Policy decisions are strongest when made in the public forum based on evidence that is shared and debated in public. As council member, I will only support closed sessions to hear the narrowest issues that must be conducted confidentially, and advocate for the quickest and most comprehensive disclosure practical.

The communities of Encinitas are unique; what works best for one part of the city doesn’t always work for another. The city needs to be flexible in policy development and implementation to prioritize public involvement and customize solutions to the needs of our different neighborhoods and communities. All city officials and employees need to be responsive and accountable to the citizens who elect them. Public officials spend the public’s money, they must be fiscally responsible stewards.

2. What is your assessment of the housing challenges facing the city, and as council member, how would you approach your relationship with the state, San Diego Association of Governments and residents when making housing policy decisions?

Leverage regional funds (and support SB1105) to build projects that the city wants and needs instead of relying on the building industry to provide the most profitable projects. Plan for necessary infrastructure and mitigate adverse public safety and environmental impacts before upzoning capacity and zone selectively for good projects instead of R-30 with its preposterous presumption of affordability. Prioritize home ownership projects for middle income and above to provide benefits of stable communities and buy-in.

We need projects that provide desperately needed affordable housing: especially starter homes for young families and any housing for folks living on fixed incomes (i.e., seniors and people with disabilities) that complies with state laws, satisfies SANDAG requirements, and are popular enough with residents to comply with Prop A.

We need to provide emergency shelter beds for our homeless to provide a path to permanent housing and preserve our parks and beaches for recreational use.

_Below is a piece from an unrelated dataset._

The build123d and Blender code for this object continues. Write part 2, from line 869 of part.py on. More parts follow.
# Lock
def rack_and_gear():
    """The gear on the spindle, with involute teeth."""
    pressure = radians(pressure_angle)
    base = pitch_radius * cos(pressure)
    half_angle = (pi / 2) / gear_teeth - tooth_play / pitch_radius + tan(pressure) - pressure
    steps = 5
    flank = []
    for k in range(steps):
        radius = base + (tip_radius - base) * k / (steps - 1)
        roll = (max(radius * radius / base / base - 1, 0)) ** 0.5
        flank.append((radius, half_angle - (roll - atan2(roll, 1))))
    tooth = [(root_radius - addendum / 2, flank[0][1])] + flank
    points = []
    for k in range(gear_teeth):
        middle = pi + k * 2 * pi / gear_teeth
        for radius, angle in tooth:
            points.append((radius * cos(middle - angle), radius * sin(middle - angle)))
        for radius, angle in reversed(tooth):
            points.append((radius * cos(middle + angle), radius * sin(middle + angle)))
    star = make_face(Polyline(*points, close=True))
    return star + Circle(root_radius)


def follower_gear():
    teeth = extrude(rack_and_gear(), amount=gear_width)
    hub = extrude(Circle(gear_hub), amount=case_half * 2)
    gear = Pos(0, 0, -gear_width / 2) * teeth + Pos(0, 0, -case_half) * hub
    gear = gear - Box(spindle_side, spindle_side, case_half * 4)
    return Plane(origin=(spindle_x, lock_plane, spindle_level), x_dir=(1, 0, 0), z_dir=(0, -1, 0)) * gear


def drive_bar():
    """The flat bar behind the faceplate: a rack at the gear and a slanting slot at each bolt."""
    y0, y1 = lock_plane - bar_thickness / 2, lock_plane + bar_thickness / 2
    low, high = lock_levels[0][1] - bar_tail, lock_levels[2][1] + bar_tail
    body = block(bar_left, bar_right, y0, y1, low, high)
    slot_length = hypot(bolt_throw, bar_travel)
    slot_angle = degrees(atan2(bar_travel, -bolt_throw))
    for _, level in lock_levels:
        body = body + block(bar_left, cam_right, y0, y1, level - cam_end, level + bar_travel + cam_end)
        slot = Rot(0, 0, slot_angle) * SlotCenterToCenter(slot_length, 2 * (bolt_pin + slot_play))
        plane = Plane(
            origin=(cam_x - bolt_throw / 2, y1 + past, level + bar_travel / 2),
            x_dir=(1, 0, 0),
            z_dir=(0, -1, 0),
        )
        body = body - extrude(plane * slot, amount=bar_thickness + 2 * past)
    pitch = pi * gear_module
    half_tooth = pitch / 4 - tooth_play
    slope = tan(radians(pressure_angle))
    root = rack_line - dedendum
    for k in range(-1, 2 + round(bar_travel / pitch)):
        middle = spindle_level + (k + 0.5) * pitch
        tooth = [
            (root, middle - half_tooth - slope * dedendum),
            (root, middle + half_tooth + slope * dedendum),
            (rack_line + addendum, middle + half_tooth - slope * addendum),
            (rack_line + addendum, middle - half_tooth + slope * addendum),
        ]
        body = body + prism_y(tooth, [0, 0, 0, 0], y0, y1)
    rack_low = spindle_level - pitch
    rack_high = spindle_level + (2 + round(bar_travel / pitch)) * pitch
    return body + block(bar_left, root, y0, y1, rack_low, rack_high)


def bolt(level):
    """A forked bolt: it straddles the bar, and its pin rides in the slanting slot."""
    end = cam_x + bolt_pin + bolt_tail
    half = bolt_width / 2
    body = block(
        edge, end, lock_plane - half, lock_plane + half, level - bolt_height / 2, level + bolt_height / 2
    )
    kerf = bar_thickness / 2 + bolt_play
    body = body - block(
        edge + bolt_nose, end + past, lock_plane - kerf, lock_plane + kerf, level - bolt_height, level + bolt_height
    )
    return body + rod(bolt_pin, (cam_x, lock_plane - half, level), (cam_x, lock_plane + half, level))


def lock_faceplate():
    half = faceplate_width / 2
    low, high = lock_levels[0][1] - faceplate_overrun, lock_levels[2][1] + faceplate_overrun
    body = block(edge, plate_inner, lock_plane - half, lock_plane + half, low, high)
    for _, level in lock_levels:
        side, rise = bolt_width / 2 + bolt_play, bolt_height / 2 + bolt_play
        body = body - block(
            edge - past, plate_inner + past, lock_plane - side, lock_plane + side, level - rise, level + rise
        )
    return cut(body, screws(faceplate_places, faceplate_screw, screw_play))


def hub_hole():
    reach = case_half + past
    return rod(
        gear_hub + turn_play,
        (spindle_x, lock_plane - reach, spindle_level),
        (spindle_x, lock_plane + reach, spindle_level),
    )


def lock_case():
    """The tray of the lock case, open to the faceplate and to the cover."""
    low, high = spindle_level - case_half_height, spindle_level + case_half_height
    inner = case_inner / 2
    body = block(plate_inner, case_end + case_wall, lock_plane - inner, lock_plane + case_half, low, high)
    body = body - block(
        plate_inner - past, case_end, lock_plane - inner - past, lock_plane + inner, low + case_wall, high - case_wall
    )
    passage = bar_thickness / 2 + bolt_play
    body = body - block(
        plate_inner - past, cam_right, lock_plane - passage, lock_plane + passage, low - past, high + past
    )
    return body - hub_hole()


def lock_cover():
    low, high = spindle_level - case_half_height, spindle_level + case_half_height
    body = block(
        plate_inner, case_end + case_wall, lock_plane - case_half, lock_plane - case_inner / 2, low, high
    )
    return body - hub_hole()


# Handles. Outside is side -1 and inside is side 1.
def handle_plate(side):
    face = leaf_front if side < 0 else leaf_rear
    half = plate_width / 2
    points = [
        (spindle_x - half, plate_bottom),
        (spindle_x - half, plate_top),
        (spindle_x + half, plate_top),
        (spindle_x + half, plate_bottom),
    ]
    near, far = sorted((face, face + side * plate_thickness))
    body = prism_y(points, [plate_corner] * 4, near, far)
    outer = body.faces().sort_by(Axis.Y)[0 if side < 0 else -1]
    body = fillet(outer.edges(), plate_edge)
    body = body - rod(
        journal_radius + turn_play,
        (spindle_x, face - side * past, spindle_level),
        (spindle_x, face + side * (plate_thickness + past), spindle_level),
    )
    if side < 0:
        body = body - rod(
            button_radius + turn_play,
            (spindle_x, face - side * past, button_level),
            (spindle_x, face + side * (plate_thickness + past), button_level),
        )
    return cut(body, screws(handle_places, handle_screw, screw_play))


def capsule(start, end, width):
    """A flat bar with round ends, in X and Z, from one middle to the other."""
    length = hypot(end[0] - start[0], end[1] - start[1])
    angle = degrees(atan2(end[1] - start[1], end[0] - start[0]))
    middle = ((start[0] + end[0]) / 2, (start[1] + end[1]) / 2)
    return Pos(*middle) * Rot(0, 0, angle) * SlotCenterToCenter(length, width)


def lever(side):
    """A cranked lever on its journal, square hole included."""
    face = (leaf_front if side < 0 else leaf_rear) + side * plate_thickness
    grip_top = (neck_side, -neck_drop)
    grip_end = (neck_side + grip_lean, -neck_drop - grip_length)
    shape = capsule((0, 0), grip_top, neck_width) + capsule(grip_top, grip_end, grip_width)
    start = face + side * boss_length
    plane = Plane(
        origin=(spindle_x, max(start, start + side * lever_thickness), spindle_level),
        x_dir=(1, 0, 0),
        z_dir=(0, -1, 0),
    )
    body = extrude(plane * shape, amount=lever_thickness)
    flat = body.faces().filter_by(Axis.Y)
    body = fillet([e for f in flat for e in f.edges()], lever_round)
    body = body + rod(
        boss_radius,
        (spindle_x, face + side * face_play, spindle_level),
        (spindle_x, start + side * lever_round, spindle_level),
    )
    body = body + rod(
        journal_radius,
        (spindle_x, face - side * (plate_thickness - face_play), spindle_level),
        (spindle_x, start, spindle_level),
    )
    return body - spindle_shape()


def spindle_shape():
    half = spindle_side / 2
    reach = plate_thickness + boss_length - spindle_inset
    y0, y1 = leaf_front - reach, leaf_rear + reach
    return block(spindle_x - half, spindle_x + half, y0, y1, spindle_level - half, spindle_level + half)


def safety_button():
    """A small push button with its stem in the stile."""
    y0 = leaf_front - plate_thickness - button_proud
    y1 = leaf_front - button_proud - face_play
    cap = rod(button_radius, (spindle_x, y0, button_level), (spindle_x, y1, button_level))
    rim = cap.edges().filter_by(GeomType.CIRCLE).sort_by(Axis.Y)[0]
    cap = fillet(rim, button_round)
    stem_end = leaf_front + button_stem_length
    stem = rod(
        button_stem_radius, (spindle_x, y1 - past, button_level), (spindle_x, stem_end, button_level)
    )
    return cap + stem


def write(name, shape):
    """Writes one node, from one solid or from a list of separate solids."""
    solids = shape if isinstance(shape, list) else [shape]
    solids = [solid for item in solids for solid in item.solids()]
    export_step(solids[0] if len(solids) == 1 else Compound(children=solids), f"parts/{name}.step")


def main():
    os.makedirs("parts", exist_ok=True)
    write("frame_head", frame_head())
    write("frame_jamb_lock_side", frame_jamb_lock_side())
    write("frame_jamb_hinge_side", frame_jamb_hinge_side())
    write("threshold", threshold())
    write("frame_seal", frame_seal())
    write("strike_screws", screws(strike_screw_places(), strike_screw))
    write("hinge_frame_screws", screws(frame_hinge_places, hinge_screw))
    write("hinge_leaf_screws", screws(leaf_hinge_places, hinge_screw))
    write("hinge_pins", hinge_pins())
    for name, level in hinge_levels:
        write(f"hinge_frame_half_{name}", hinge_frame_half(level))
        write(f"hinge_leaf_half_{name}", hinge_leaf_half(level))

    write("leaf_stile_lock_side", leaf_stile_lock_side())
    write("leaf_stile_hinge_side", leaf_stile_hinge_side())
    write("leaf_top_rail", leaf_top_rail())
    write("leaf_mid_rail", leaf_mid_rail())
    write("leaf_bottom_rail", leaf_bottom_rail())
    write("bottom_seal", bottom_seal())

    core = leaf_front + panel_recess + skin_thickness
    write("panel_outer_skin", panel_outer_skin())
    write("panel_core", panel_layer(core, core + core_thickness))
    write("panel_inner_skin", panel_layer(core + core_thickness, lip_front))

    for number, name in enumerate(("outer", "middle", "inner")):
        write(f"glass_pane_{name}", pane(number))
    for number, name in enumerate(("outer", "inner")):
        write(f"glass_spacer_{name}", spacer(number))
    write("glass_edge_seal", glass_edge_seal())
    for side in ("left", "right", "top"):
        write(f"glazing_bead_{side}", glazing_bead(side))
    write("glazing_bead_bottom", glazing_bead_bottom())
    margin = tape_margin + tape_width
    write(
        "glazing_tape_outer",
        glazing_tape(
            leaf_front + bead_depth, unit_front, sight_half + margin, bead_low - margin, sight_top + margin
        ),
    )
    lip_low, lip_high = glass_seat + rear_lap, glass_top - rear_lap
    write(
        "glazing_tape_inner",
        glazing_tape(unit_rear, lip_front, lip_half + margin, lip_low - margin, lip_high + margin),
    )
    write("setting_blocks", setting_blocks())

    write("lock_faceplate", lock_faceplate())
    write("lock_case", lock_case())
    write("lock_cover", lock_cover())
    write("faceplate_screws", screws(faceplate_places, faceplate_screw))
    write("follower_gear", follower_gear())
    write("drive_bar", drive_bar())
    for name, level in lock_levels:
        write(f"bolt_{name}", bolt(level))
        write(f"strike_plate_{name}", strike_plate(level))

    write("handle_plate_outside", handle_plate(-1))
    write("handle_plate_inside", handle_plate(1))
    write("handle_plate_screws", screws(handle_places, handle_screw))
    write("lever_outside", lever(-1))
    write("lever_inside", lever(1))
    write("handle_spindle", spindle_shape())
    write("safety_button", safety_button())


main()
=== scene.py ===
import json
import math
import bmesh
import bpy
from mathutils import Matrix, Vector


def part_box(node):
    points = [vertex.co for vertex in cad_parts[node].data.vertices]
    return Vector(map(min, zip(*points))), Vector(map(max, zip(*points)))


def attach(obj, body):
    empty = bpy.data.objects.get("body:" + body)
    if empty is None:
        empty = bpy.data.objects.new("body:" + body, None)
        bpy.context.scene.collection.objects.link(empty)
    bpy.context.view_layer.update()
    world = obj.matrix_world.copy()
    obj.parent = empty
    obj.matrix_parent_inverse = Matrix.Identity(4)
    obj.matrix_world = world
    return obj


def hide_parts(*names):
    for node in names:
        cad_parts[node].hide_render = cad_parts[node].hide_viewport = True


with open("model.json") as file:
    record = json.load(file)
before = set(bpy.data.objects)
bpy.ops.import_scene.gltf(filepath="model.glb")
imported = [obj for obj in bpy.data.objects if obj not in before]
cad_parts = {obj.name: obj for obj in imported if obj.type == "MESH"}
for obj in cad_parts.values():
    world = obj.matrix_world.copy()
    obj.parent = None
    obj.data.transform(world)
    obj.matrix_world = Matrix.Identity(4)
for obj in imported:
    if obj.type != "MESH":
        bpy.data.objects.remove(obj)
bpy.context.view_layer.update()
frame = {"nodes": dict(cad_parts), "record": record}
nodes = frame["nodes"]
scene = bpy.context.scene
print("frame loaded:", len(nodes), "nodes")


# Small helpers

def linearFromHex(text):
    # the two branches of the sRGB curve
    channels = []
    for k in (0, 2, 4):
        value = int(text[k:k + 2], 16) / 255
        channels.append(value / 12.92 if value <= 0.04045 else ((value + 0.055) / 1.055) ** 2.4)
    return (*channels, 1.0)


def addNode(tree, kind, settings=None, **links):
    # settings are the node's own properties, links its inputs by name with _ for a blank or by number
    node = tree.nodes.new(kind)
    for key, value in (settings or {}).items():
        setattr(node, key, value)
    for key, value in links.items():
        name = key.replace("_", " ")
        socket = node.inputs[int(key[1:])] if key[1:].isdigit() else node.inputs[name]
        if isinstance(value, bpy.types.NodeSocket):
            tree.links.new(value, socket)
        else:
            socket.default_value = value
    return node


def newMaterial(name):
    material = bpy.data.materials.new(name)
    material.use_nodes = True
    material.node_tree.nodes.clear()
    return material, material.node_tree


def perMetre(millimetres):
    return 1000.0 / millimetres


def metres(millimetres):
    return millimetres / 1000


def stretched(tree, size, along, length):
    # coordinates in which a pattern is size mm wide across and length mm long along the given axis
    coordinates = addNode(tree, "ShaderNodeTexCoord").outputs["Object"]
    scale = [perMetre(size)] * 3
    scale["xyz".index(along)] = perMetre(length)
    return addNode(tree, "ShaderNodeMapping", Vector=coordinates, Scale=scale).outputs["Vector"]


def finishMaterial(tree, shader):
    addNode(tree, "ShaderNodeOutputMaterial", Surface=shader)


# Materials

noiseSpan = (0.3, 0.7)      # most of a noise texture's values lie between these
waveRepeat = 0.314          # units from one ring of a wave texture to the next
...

3. Are there any infrastructure projects you think are especially important for the city to prioritize?

Fire risk, especially wildfire, is a critical priority. Invest in smart signal technology to facilitate efficient evacuations (and expedite asymmetric commuter traffic on our major arterials like Olivenhain/Leucadia Blvd and El Camino Real/Manchester to keep this Waze-driven traffic out of our residential neighborhoods). Upgrade Station 6 to ISO standard and set and meet uniform fire response standards throughout the city with a focus on response time for an effective fire force rather than just first unit on site.

Use the circulation/mobility element currently in development to reduce traffic congestion and the resulting excess generation of Greenhouse gases. Prioritize safe routes to school for our children by closing gaps in pedestrian access as well as safe bicycle lanes and e-bike safety initiatives. Support active lifestyles with safe and attractive networks for hikers, bikers, and where appropriate equestrians. Fix the potholes: build and maintain needed infrastructure.

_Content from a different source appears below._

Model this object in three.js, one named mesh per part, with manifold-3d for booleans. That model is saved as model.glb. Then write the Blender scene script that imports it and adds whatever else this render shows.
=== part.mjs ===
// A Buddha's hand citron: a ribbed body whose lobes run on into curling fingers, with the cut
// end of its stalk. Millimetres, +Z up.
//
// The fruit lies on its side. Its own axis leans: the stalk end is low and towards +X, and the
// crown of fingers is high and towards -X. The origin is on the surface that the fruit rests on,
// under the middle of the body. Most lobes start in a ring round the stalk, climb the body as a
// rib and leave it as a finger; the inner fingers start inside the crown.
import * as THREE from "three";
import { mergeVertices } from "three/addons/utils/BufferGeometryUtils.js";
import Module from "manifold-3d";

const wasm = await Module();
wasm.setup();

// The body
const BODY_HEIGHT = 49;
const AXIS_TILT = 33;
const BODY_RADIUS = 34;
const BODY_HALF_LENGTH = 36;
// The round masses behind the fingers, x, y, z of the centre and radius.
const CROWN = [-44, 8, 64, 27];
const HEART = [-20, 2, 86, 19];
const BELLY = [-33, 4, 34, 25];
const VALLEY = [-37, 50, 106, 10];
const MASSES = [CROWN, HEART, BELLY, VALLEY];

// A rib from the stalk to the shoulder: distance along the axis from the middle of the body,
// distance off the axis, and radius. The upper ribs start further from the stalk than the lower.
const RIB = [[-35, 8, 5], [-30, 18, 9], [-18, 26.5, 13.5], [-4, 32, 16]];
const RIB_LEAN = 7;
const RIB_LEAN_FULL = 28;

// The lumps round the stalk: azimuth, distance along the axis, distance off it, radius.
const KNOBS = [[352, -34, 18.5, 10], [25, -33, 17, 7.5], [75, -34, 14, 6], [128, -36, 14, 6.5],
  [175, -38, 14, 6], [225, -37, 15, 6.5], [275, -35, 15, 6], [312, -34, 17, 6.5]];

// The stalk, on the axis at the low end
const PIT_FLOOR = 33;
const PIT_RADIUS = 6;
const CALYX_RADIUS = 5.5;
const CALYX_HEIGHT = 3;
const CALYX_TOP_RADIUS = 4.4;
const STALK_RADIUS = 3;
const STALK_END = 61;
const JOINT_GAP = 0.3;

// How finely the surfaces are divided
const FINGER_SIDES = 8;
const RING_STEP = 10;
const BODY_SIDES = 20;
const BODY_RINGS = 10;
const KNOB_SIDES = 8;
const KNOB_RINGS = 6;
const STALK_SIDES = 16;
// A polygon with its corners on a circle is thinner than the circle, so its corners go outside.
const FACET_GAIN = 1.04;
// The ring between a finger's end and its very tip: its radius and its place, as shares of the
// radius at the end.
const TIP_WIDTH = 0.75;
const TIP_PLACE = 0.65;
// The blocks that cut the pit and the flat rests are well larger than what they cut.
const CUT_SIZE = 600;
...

4. How would you grade the city’s response to the climate crisis, and how much work still needs to be done to address rising sea level and other risks?

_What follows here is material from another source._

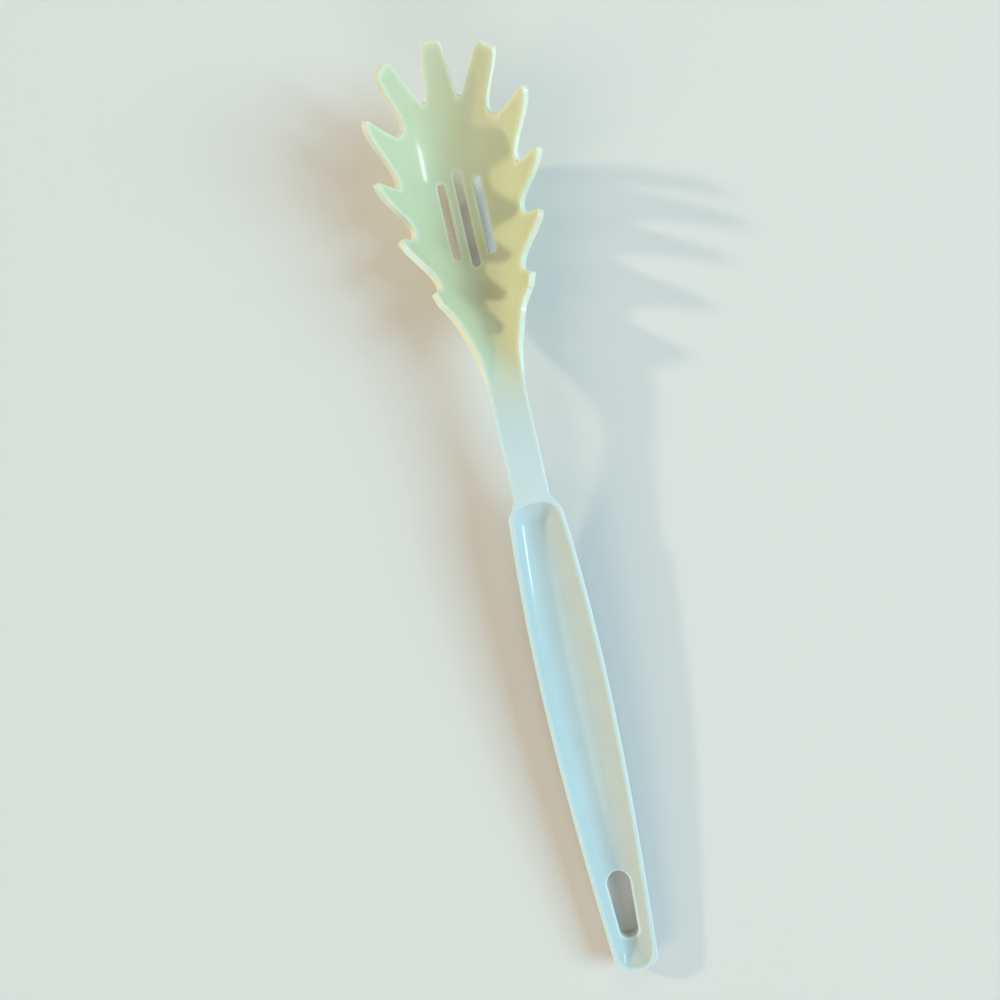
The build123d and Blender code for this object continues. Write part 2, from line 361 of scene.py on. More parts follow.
def spline(knots, values, at, slopes=None):
    """A cubic through values at knots whose slope and curvature are continuous.

    At each inner knot, the slopes of the knots on both sides, each over the step to it, and twice the
    knot's own slope over either step add up to three times the chords' slopes over their steps. The
    ends have given slopes or no curvature. Between knots it is the Hermite cubic of both slopes.
    """
    knots, values = np.asarray(knots, float), np.asarray(values, float)
    step = np.diff(knots)
    chord = (np.diff(values, axis=0).T / step).T
    size = len(knots)
    matrix, right = np.zeros((size, size)), np.zeros_like(values)
    inner = np.arange(1, size - 1)
    matrix[inner, inner - 1] = 1 / step[:-1]
    matrix[inner, inner + 1] = 1 / step[1:]
    matrix[inner, inner] = 2 * (1 / step[:-1] + 1 / step[1:])
    right[1:-1] = 3 * ((chord[:-1].T / step[:-1]).T + (chord[1:].T / step[1:]).T)
    if slopes is None:
        matrix[0, :2], matrix[-1, -2:] = (2, 1), (1, 2)
        right[0], right[-1] = 3 * chord[0], 3 * chord[-1]
    else:
        matrix[0, 0] = matrix[-1, -1] = 1
        right[0], right[-1] = slopes
    m = np.linalg.solve(matrix, right)
    cell = np.clip(np.searchsorted(knots, at, side="right") - 1, 0, size - 2)
    t = (at - knots[cell]) / step[cell]
    basis = [2 * t**3 - 3 * t**2 + 1, t**3 - 2 * t**2 + t, 3 * t**2 - 2 * t**3, t**3 - t**2]
    parts = [values[cell].T, m[cell].T * step[cell], values[cell + 1].T, m[cell + 1].T * step[cell]]
    return sum(part * weight for part, weight in zip(parts, basis)).T


def heading(points, end):
    """The unit direction in which a polyline starts or ends."""
    step = points[-1] - points[-2] if end else points[1] - points[0]
    return step / np.linalg.norm(step)


def rounded(curves, radii, counts=None):
    """Curves joined end to end, with each corner between them rounded.

    Both curves are cut back by the radius times the tangent of half the turn, and joined by a Bezier
    curve whose pulls are four thirds of the radius times the tangent of a quarter of the turn, which
    is close to the arc that touches both.
    """
    cuts = []
    for before, after, radius in zip(curves, curves[1:], radii):
        turn = acos(np.clip(heading(before, True) @ heading(after, False), -1, 1))
        cuts.append((radius * tan(turn / 2), 4 / 3 * radius * tan(turn / 4)))
    edges = [0] + [cut for cut, _ in cuts] + [0]
    trimmed = []
    for number, curve in enumerate(curves):
        whole = run_of(curve)[-1]
        reach = whole - edges[number] - edges[number + 1]
        count = counts[0][number] if counts else max(LEAST_POINTS, int(np.ceil(reach / EDGE_SPACING)) + 1)
        trimmed.append(along(curve, np.linspace(edges[number], whole - edges[number + 1], count)))
    joined = [trimmed[0]]
    for number, (before, after) in enumerate(zip(trimmed, trimmed[1:])):
        pull = cuts[number][1]
        count = counts[1][number] if counts else CORNER_POINTS
        start, stop = before[-1], after[0]
        leave, meet = heading(before, True) * pull, heading(after, False) * pull
        joined += [bezier(start, start + leave, stop - meet, stop, count)[1:-1], after]
    return np.concatenate(joined)


def mirrored(points):
    """A polyline mirrored to the other side and run backwards."""
    return points[::-1] * (-1, 1)


def gradient(rows, closed=False):
    """The unit direction of a chain of points at each of them, from its neighbours on both sides."""
    if closed:
        step = np.roll(rows, -1, axis=-2) - np.roll(rows, 1, axis=-2)
    else:
        step = np.gradient(rows, axis=-2)
    return unit(step)


def unit(vectors):
    """Vectors brought to length 1."""
    return vectors / np.linalg.norm(vectors, axis=-1, keepdims=True)


def raised(plan, height):
    """Plan points or directions with a third number, their height."""
    return np.concatenate([plan, np.broadcast_to(height, (*plan.shape[:-1], 1))], axis=-1)


def edge_profile(upper, depth, back):
    """Rows round an edge: how far in and down each lies, and its normal's shares inwards and upwards.

    A quarter circle of the upper radius leads from the face over the edge, a straight side leads down,
    and a quarter circle of the back radius leads under the back.
    """
    over = np.linspace(0, pi / 2, UPPER_ROWS)
    under = np.linspace(0, pi / 2, BACK_ROWS)
    inset = np.concatenate([upper * (1 - np.sin(over)), back * (1 - np.cos(under))])
    drop = np.concatenate([upper * (1 - np.cos(over)), depth - back + back * np.sin(under)])
    inwards = np.concatenate([-np.sin(over), -np.cos(under)])
    upwards = np.concatenate([np.cos(over), -np.sin(under)])
    return inset, drop, inwards, upwards


def rim_highlight():
    """How strongly the painted highlight lightens the rows round an edge of the head: partly on the face,
    most on the side, none below.
    """
    wear = -edge_profile(0, 0, 0)[2]
    wear[:UPPER_ROWS] = RIM_HIGHLIGHT + (1 - RIM_HIGHLIGHT) * wear[:UPPER_ROWS]
    return wear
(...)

Climate change is real, and human activity has been a primary cause of its rapid acceleration with dangerous consequences including rising sea levels and more frequent and extreme weather events. The city has done a good job of recognizing the problem and there is broad consensus on the need to be good stewards of our environment.

However, the city must do a better job of spending our limited financial and political capital on initiatives that provide the greatest reward for the costs. Rather than spending our limited bandwidth on show votes like an unenforced leaf-blower ban, our time is better spent reducing unnecessary traffic congestion. As described above, we need land-use planning that avoids adding car-centric projects to inappropriate locations, and to invest in technology and infrastructure to efficiently route commuters to I-5 south.